Candidates determined to keep Kansas’ U.S. Senate seats in Republican hands quarreled Saturday over immigration, health care and federal spending, but no topic was more debated than who is the most friendly and in step with President Donald Trump.

In front of a standing-room only crowd at the 2020 Kansas Republican Party convention, U.S. Rep. Roger Marshall, former Secretary of State Kris Kobach and state Senate President Susan Wagle argued over which of them was the most conservative and would be Trump’s most loyal foot soldier in the U.S. Senate.

Claiming that he’s voted with the president 98 percent of the time during his two terms in the U.S. House, Marshall pledged to “keep standing beside this president to stop the left’s socialist agenda.”

Kris Kobach’s booth at the Kansas Republican Party convention included a cutout of President Donald Trump.

But Kobach argued that since most of the legislation considered by Congress isn’t controversial, virtually all Republicans — even many Democrats — vote “with the president” most of the time.

“So, that’s not an answer to the question,” he said.

Kobach won the 2018 Republican primary for Kansas governor with Trump’s backing, but lost the general election to Democrat Laura Kelly. For many Republicans, that’s a cause for concern heading into what is likely to be the state’s most competitive race for a U.S. Senate seat in decades. Longtime U.S. Sen. Pat Roberts is retiring.

Republicans would be risking a seat they’ve controlled since the Great Depression by nominating Kobach, Wagle said.

“Oh, there’s no question we’d lose,” she said in an interview after the debate.

Kobach pointed to his two winning campaigns for Kansas secretary of state: “I can say that in this presidential election year I certainly will win again.”

The frontrunner for the Democratic U.S. Senate nomination is Kansas Sen. Barbara Bollier, a former Republican who switched parties last year. She’s raised nearly $1.2 million since launching her campaign in October.

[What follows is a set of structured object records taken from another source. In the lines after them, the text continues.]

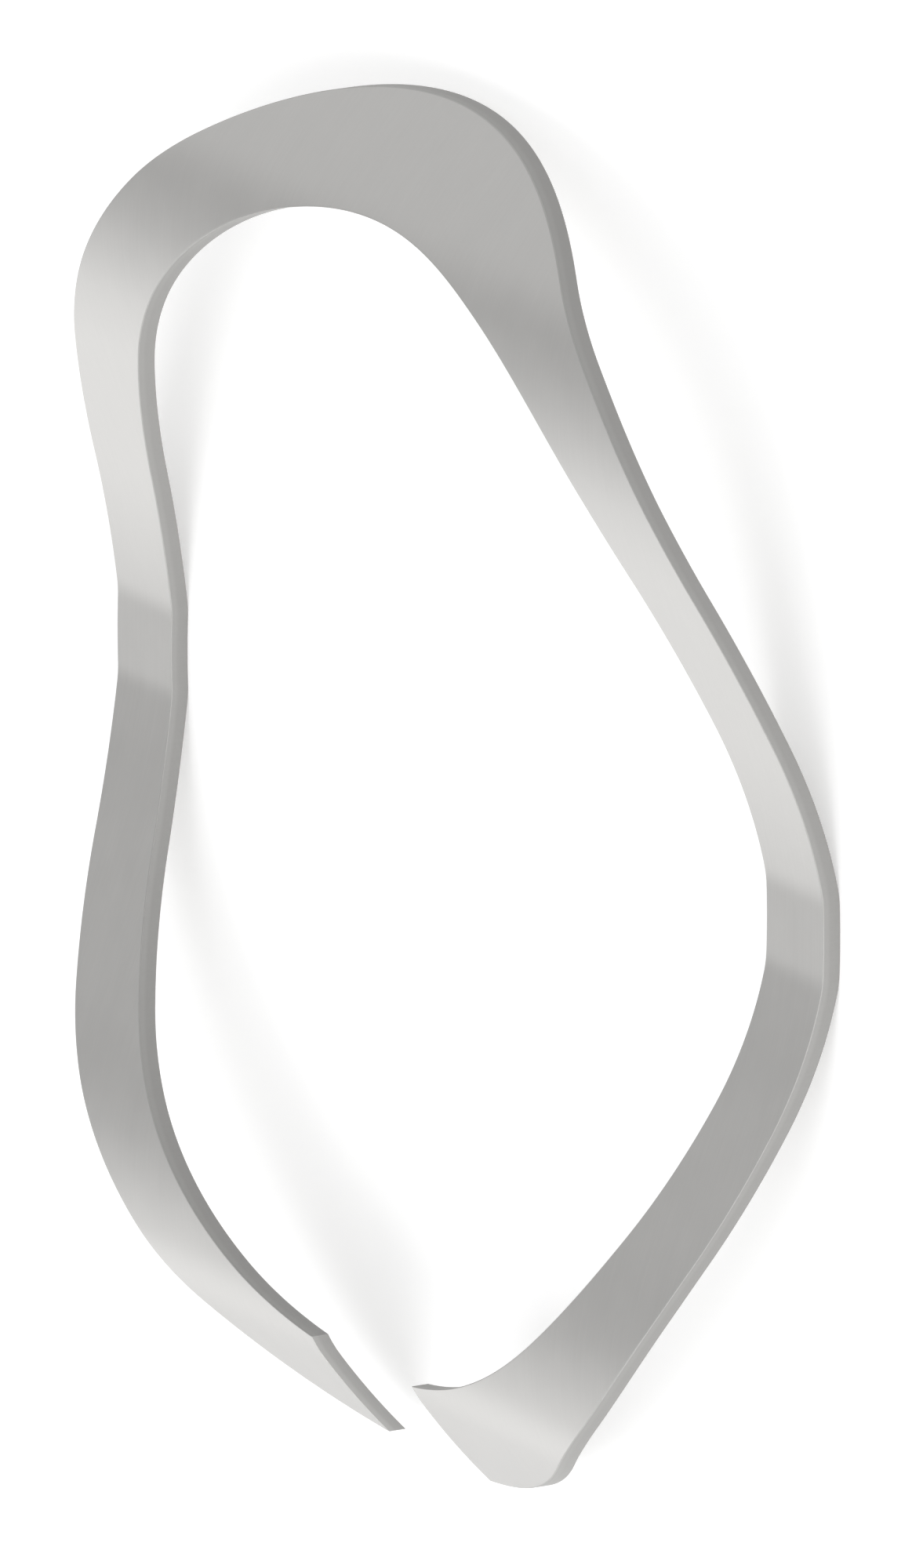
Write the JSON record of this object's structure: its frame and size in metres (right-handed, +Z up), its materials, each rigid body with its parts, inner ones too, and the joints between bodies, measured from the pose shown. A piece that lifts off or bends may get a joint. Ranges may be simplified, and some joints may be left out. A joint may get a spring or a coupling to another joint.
{
  "type": "waved snap ring",
  "caption": "Open waved snap ring of flat spring-steel strip that springs into a groove and takes up end play.",
  "frame": {"origin": "on the ring's axis, in the plane under the two lower crest lands, which is the surface it lies on", "axes": "+Z up the ring's axis, +X away from the gap, +Y across the wave"},
  "size_m": [0.0299, 0.03, 0.0032],
  "materials": {
    "spring_steel": "satin"
  },
  "bodies": {
    "root": {"snap_ring": "spring_steel"}
  },
  "joints": []
}
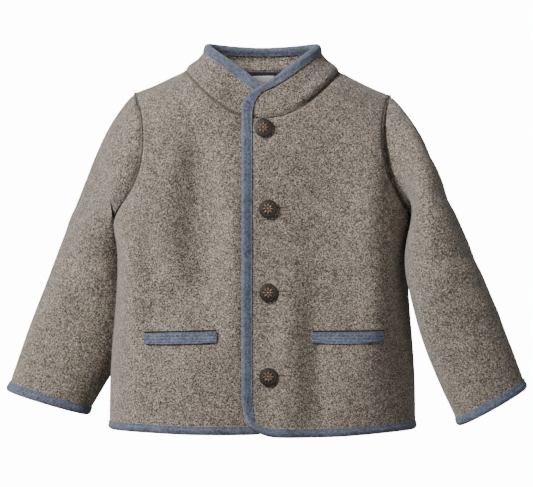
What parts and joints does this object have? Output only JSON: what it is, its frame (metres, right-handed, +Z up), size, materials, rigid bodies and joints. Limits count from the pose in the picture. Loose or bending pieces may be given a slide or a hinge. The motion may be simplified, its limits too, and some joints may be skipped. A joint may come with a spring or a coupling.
{
  "type": "wool jacket",
  "caption": "Child's boiled-wool jacket with a stand collar, edges bound in knitted tape, welt pockets and metal buttons, filled out as if worn.",
  "frame": {"origin": "middle of the neck opening at the height of the shoulders, where the wearer holds it up", "axes": "+X to the wearer's left, from sleeve to sleeve; +Y to the wearer's back; +Z up"},
  "size_m": [0.5737, 0.1833, 0.4296],
  "materials": {
    "boiled_wool": "felted, greyish brown melange",
    "binding_tape": "fine knitted rib, grey blue",
    "antique_metal": "dark antique",
    "label_cloth": "woven, off-white and blank"
  },
  "bodies": {
    "root": {"front_right": "boiled_wool", "front_left": "boiled_wool", "back": "boiled_wool", "sleeve_right": "boiled_wool", "sleeve_left": "boiled_wool", "collar_right": "boiled_wool", "collar_left": "boiled_wool", "binding_collar_right": "binding_tape", "binding_collar_left": "binding_tape", "binding_front_right": "binding_tape", "binding_front_left": "binding_tape", "binding_back_hem": "binding_tape", "binding_cuff_right": "binding_tape", "binding_cuff_left": "binding_tape", "pocket_welt_right": "binding_tape", "pocket_welt_left": "binding_tape", "button_1": "antique_metal", "button_2": "antique_metal", "button_3": "antique_metal", "button_4": "antique_metal", "neck_tape": "binding_tape", "label": "label_cloth"}
  },
  "joints": []
}
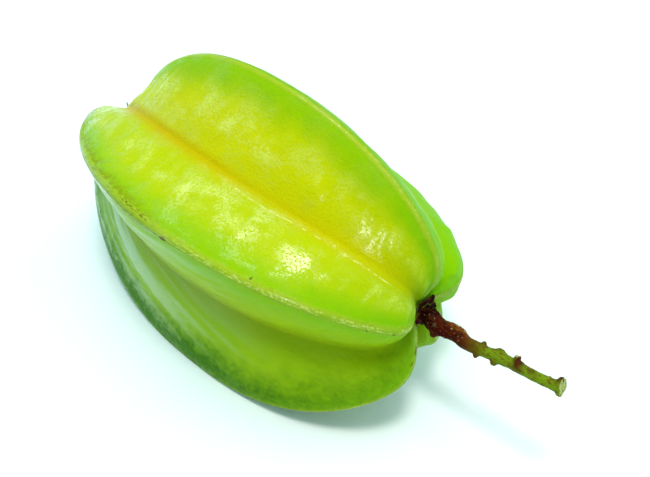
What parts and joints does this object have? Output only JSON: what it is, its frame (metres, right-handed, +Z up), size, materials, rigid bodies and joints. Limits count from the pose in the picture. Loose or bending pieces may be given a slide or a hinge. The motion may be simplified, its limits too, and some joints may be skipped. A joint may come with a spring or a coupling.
{
  "type": "star fruit",
  "caption": "Ripening star fruit with sharp waxy ribs and a knobbly cut stalk, lying on two of its ribs.",
  "frame": {"origin": "on the table, under the middle of the whole part's bounding box", "axes": "+X along the fruit from its blossom end to its stalk, +Z up from the table"},
  "size_m": [0.1326, 0.0584, 0.0594],
  "materials": {
    "waxy_skin": "waxy, glossy yellow-green skin",
    "stalk_bark": "rough bark, dark red-brown to green",
    "dried_sepal": "dry, matt, dark brown",
    "dried_style": "dry, matt, grey-green"
  },
  "bodies": {
    "root": {"fruit": "waxy_skin", "stalk": "stalk_bark", "sepal_1": "dried_sepal", "sepal_2": "dried_sepal", "sepal_3": "dried_sepal", "sepal_4": "dried_sepal", "sepal_5": "dried_sepal", "style_remnant": "dried_style"}
  },
  "joints": []
}
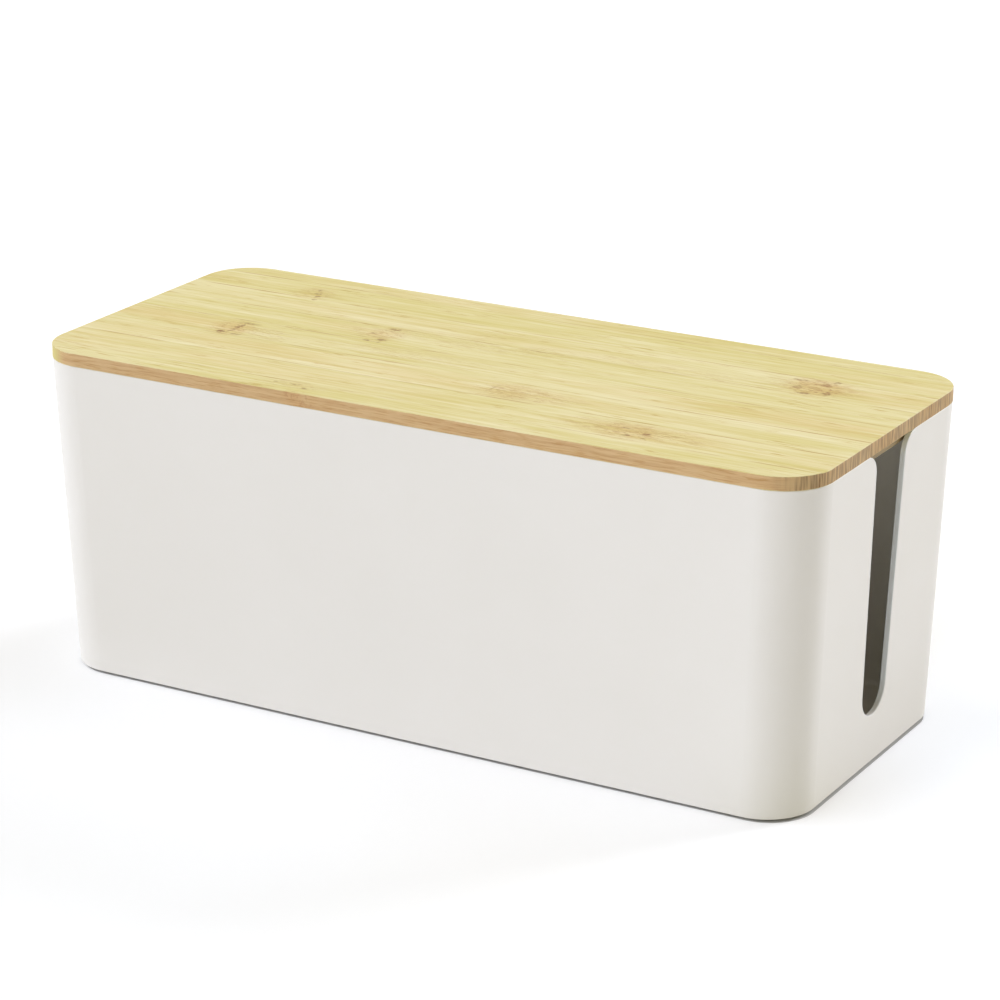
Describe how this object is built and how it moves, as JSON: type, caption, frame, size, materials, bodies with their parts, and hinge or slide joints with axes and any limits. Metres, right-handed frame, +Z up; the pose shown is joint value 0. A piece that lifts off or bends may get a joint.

Marshall, whose 1st Congressional District covers roughly two-thirds of the state, is the runaway leader in fundraising on the Republican side: $1.9 million on hand as of Sept. 30, the end of the last reporting period. He hasn’t made his year-end fundraising report public. Kobach finished the year with $190,387 in his campaign account, and after loaning her campaign $275,000, Wagle ended the year with $522,683.

Marshall and Kobach have personal relationships with Trump, and both claimed to have met with him recently. Wagle can’t say that, so she touted her record as a leader in both the Kansas House and Senate.